El Rey no podía estar más satisfecho. ¡Por fin estaba terminado! Llevaba años esperando el momento de ver por fin en funcionamiento la más avanzada pieza de tecnología que el mundo jamás hubiera conocido. El Maestro Relojero Mikulas de Kadan sin duda se había esmerado, depositando todo su esfuerzo y saber en esta obra suprema, que haría de Praga la ciudad más importante de Europa y del mundo. Desgraciadamente, sería su última obra: Mikulas sería ejecutado la mañana siguiente, oculto por harapos, como si de un bandido común se tratara. Era lo justo, se decía el Rey, ya que nadie más en el mundo podía ni debía conocer los secretos de manufactura de tan majestuoso mecanismo, que arderían en pocas horas junto con su diseñador. Éste yacía ahora en un aislado calabozo, sintiendo gotear los segundos que lo acercaban a su severo destino.
Una vez en la torre, las vísceras de la bestia mecánica quedaron expuestas ante los ojos del incrédulo grupo, atónito al ver semejante despliegue de ingenio y conocimiento. Pero, entre todos ellos, hubo un alma que quedó más que sorprendida y más que sobrecogida. La hija del Rey acababa de quedar hechizada.
La visión del esqueleto metálico del ingenio había abierto los ojos y los oídos de la joven, permitiéndole entender de un modo instintivo el lenguaje del reloj. La maquinaria cuchicheaba, murmuraba sin cesar sonidos que sólo unos pocos podrían comprender: cada giro de rueda, cada arco balanceándose, cada engranaje rotando susurraba ideas hermosas, palabras hechas de arte y de ciencia, frases que explicaban la belleza de lo que es perfecto. Todo el saber humano se recogía en aquella lóbrega Torre: la medición del tiempo, el paso de los días y las noches, la metamorfosis de la Luna en su eterno baile con el Sol y las estrellas.

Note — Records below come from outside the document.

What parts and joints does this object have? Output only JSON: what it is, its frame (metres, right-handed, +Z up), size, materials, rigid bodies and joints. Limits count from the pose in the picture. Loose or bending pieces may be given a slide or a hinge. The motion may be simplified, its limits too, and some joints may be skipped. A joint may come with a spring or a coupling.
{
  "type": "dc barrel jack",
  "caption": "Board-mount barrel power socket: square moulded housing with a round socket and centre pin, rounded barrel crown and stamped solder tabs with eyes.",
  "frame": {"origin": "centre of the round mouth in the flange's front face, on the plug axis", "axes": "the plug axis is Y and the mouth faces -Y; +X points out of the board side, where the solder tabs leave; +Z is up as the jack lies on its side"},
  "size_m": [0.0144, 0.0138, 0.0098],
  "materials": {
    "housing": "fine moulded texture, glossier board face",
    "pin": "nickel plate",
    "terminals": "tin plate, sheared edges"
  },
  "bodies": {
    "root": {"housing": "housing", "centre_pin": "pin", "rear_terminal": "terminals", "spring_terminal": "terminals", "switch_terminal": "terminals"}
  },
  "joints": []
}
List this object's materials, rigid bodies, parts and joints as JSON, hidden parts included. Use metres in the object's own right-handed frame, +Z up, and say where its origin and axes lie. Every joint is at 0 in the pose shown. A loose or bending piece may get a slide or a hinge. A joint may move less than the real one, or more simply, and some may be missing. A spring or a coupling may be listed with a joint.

Aurora, Orto, Cenit, Crepúsculo. Ese reloj era el Universo. Y su creador estaba destinado a morir abrasado a causa de la soberbia y la codicia de un hombre miserable.

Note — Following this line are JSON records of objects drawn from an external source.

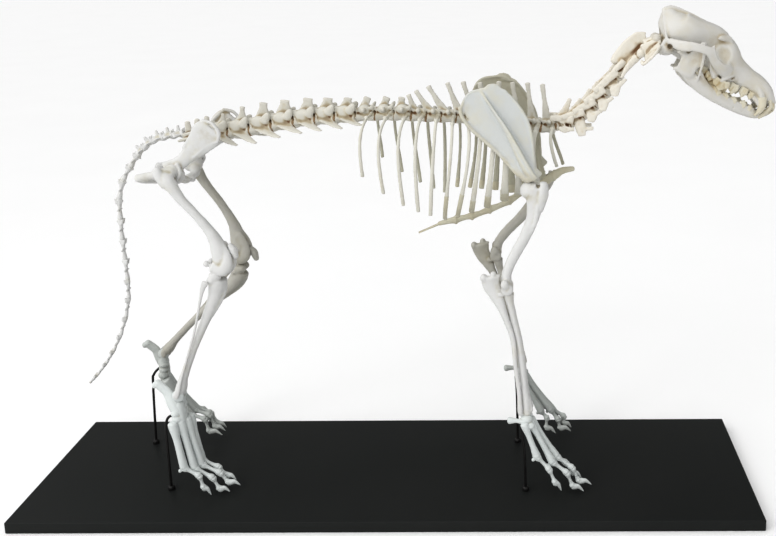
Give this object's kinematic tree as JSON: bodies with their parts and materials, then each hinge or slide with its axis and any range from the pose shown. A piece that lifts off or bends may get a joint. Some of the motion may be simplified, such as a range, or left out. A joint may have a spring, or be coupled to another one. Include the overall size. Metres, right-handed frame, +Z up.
{
  "type": "mounted dog skeleton",
  "caption": "Life-size skeleton of a medium-large dog in a walking stance, held by thin rods on a flat rectangular board.",
  "frame": {"origin": "centre of the board's underside", "axes": "+X to the animal's nose along the board, +Y to its left side, +Z up"},
  "size_m": [0.9191, 0.25, 0.6053],
  "materials": {
    "bone": "dry, bleached ivory bone",
    "lacquered_board": "black satin lacquer",
    "dark_rod": "black enamel"
  },
  "bodies": {
    "root": {"stand_base": "lacquered_board", "stand_rod_fore_right": "dark_rod", "stand_rod_fore_left": "dark_rod", "stand_rod_hind_right": "dark_rod", "stand_rod_hind_left": "dark_rod", "skull": "bone", "mandible": "bone", "sternum": "bone", "sacrum": "bone", "lumbar_spine": "bone", "thorax_right": "bone", "thorax_left": "bone", "neck": "bone", "axis": "bone", "atlas": "bone", "tail_base": "bone", "tail_middle": "bone", "tail_tip": "bone", "humerus_right": "bone", "scapula_right": "bone", "radius_right": "bone", "ulna_right": "bone", "forefoot_right": "bone", "femur_right": "bone", "patella_right": "bone", "tibia_right": "bone", "fibula_right": "bone", "hindfoot_right": "bone", "humerus_left": "bone", "scapula_left": "bone", "radius_left": "bone", "ulna_left": "bone", "forefoot_left": "bone", "femur_left": "bone", "patella_left": "bone", "tibia_left": "bone", "fibula_left": "bone", "hindfoot_left": "bone", "pelvis": "bone"}
  },
  "joints": []
}
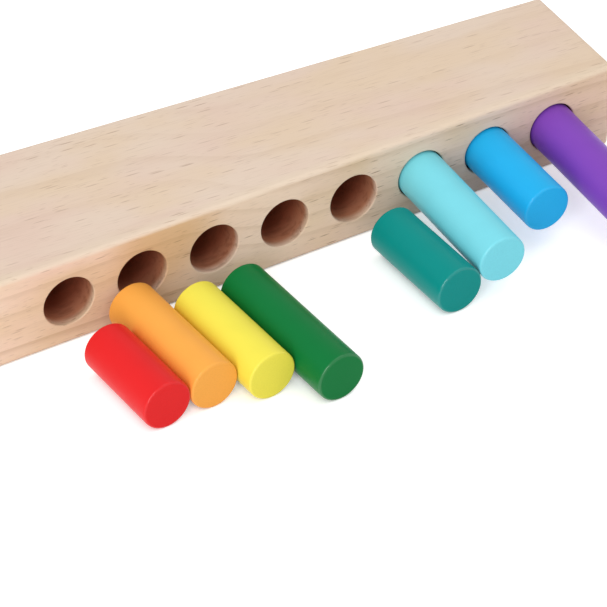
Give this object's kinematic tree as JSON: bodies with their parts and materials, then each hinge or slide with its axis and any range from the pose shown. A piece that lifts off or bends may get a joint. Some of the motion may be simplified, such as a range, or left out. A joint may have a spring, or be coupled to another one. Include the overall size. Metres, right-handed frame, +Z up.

Mikulas jamás entendería lo sucedido aquella noche.
No entendía cómo una muchacha fue capaz de entrar en los calabozos, abrir su celda y dejarle libre. Ni por qué los guardias reales no le persiguieron con sus jaurías, al encontrar su celda vacía por la mañana. Ni sobre todo, la razón de aquel beso recibido antes de su partida, breve como un latido del corazón, dulce y tibio como la miel.

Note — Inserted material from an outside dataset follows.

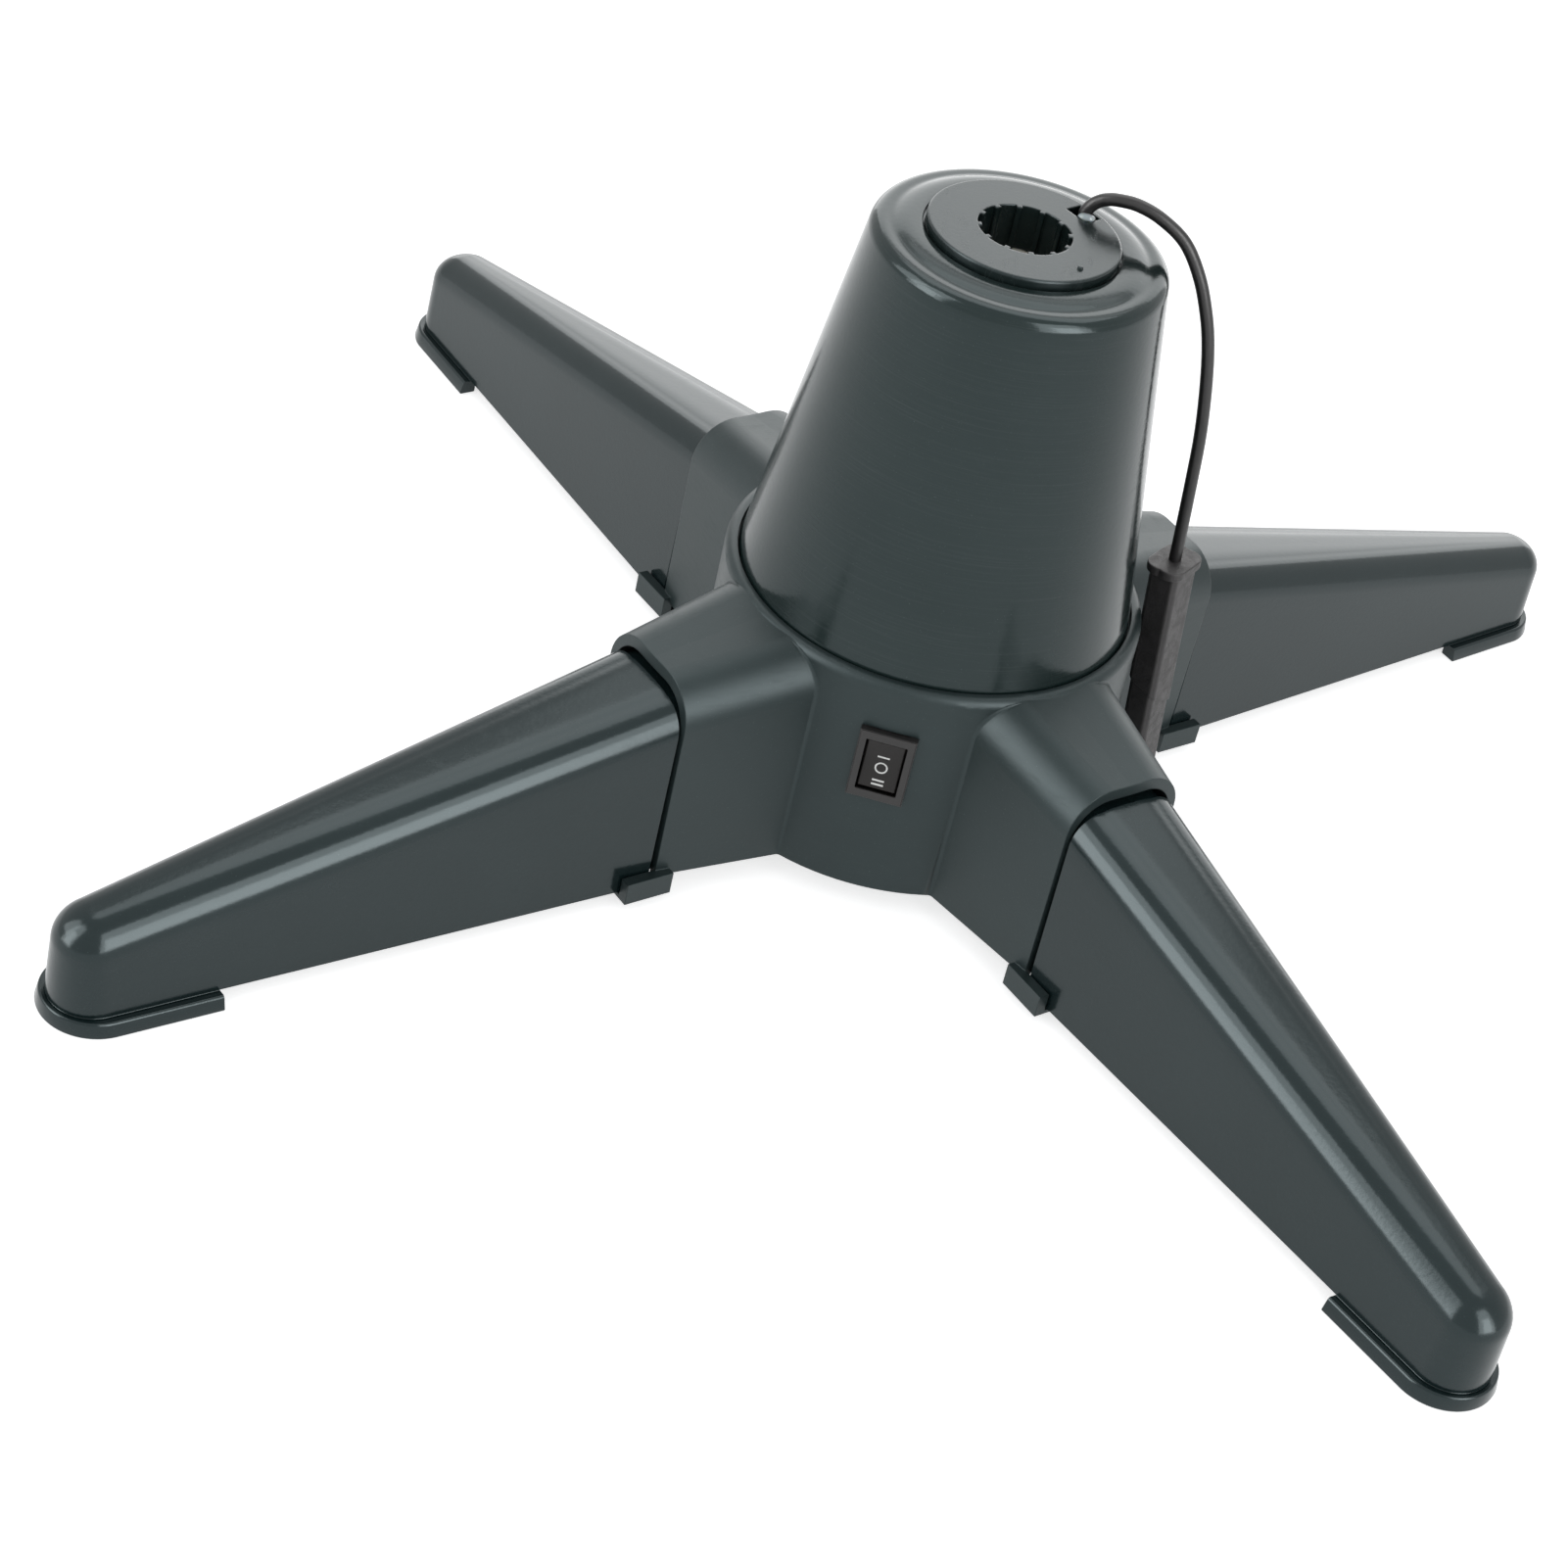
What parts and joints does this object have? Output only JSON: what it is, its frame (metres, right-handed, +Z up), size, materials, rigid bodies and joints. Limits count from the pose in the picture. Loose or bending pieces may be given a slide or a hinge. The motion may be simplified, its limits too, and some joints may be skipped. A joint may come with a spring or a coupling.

El Rey presidía la ceremonia de ejecución en el estrado instalado bajo el resplandeciente dial del nuevo Reloj. Debería ser un momento feliz, pues su sueño se había concretado: el reloj estaba concluido y su secreto quedaría oculto eternamente. Y sin embargo, estaba inquieto. La serenidad del Maestro Relojero mientras era elevado hacia la pira lo había impresionado, pero lo que de verdad había turbado su espíritu era el silencio total con el que las llamas habían devorado su cuerpo cubierto de sucios harapos. Ni una palabra había surgido de aquellos labios, ni un gemido. Un escalofrío recorrió su espalda. Se revolvió, incómodo en su asiento. Miró hacia atrás un instante, para después volver su vista una vez más hacia la plaza. Mientras contemplaba los inmóviles restos ardientes del relojero, no podía evitar preguntarse por qué el sitio que debía estar ocupado por su hija se encontraba vacío.